T:  It’s a positive. I see it like I’ve lived in funky areas my whole life. So to me, my town is funky, because of the mixture of people in it. There’s no Asians in my neighborhood. There’s no white people in my area. I mean, not anymore. The house we live in now, when it used to belong to my grandpa years ago, that area was white people everywhere. The whole little area was white people. There was no kids.  There was nothing like that anywhere near us.  Now my little area right there, there’s kids everywhere.  There’s Hispanic kids in every neighborhood. So that’s why I always said, “Funky Town.”

Lana Mack
Lana Mack

K: Do you see it as kind of, because I feel as Latinx people, I’m Guatemalan so I’m not Mexican, I feel like Latinx people in general have this... George Lopez always sums it up really well where it’s like “Ay muy chigon.” They’re haters but they love you but they’re haters at the same.  Is that how when you say “Funky” it’s like, “this town is kinda funky, but it’s mine?”

T: Yeah. Exactly what you are saying. It’s like my car it’s fucking funky ass car, but it’s mines. I’m proud of it. I’m proud of what it is.

K: Describe in your own words what Funky Town Pomade means to you?  If you wanted to get to the bottom line, the core: What does it mean to you?

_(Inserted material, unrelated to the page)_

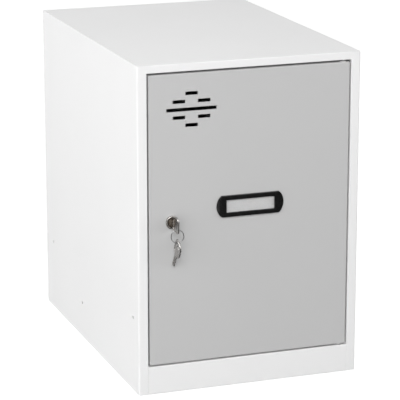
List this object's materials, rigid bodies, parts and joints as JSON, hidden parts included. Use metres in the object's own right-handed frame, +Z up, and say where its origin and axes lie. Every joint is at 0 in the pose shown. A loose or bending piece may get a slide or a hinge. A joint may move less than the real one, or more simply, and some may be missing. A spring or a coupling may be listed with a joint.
{
  "type": "small steel locker",
  "caption": "Small steel locker: folded sheet cabinet, pivoted vented door, cam lock with key and spare on a ring, and a label holder.",
  "frame": {"origin": "on the ground, under the middle of the whole locker with its keys", "axes": "+X to the right seen from the door, +Y from the door to the back, +Z up"},
  "size_m": [0.35, 0.5395, 0.5],
  "materials": {
    "body_paint": "white powder coat, fine texture, semi-matt",
    "door_paint": "light grey powder coat, fine texture, semi-matt",
    "zinc_plate": "bright zinc plate",
    "lock_nickel": "polished nickel plate",
    "key_nickel": "nickel plate, stamped and tumbled",
    "ring_wire": "nickel plated spring wire",
    "label_black": "black moulding, satin",
    "label_paper": "blank paper card",
    "label_clear": "clear plastic film",
    "bumper_rubber": "black rubber",
    "bush_nylon": "natural nylon"
  },
  "bodies": {
    "cabinet": {"left_side": "body_paint", "right_side": "body_paint", "top_panel": "body_paint", "back_panel": "body_paint", "floor_panel": "body_paint", "plinth": "body_paint", "back_rivets": "zinc_plate", "upper_pivot_pin": "zinc_plate", "lower_pivot_pin": "zinc_plate", "door_bumpers": "bumper_rubber"},
    "door": {"door_panel": "door_paint", "door_stiffener": "door_paint", "pivot_plates": "door_paint", "upper_bush": "bush_nylon", "lower_bush": "bush_nylon", "lock_barrel": "lock_nickel", "lock_washer": "zinc_plate", "lock_nut": "zinc_plate", "label_frame": "label_black", "label_card": "label_paper", "label_window": "label_clear"},
    "lock_core": {"lock_plug": "lock_nickel", "lock_cam": "zinc_plate", "cam_washer": "zinc_plate", "cam_screw": "zinc_plate"},
    "key": {"lock_key": "key_nickel"},
    "ring": {"key_ring": "ring_wire"},
    "spare": {"spare_key": "key_nickel"}
  },
  "joints": [
    {"name": "door_hinge", "type": "hinge", "parent": "cabinet", "child": "door", "pos_m": [0.1481, -0.22625, 0.2652], "axis": [0, 0, 1], "range_deg": [0, 120]},
    {"name": "lock_turn", "type": "hinge", "parent": "door", "child": "lock_core", "pos_m": [-0.122, -0.23125, 0.264], "axis": [0, 1, 0], "range_deg": [0, 90]},
    {"name": "key_withdraw", "type": "slide", "parent": "lock_core", "child": "key", "axis": [0, -1, 0], "range_m": [0, 0.023]},
    {"name": "ring_swing", "type": "hinge", "parent": "key", "child": "ring", "pos_m": [-0.122, -0.25505, 0.25819], "axis": [-1, 0, 0], "range_deg": [-1, 80]},
    {"name": "spare_swing", "type": "hinge", "parent": "ring", "child": "spare", "pos_m": [-0.122, -0.25505, 0.23879], "axis": [-1, 0, 0], "range_deg": [-2, 45]}
  ]
}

T: What does it mean to me? That’s a good question.

K: Take your time.

T: I repeat myself all the time.  To me it’s something for raza. I hashtag every once in a while “Made by raza for raza.”  To me it’s something for the Chicano culture. The Hispanic kid sees it and he says, “This is me. This is something I can use.” To me it’s something for the people.  It’s not something you’re going to go to the mall and find it on a shelf.  It’s something that you have to go into the barrio to find it and hunt this thing town.  I think that’s one of the reasons why I kept it so exclusive like that. To where you’re not going to find it at every barber shop.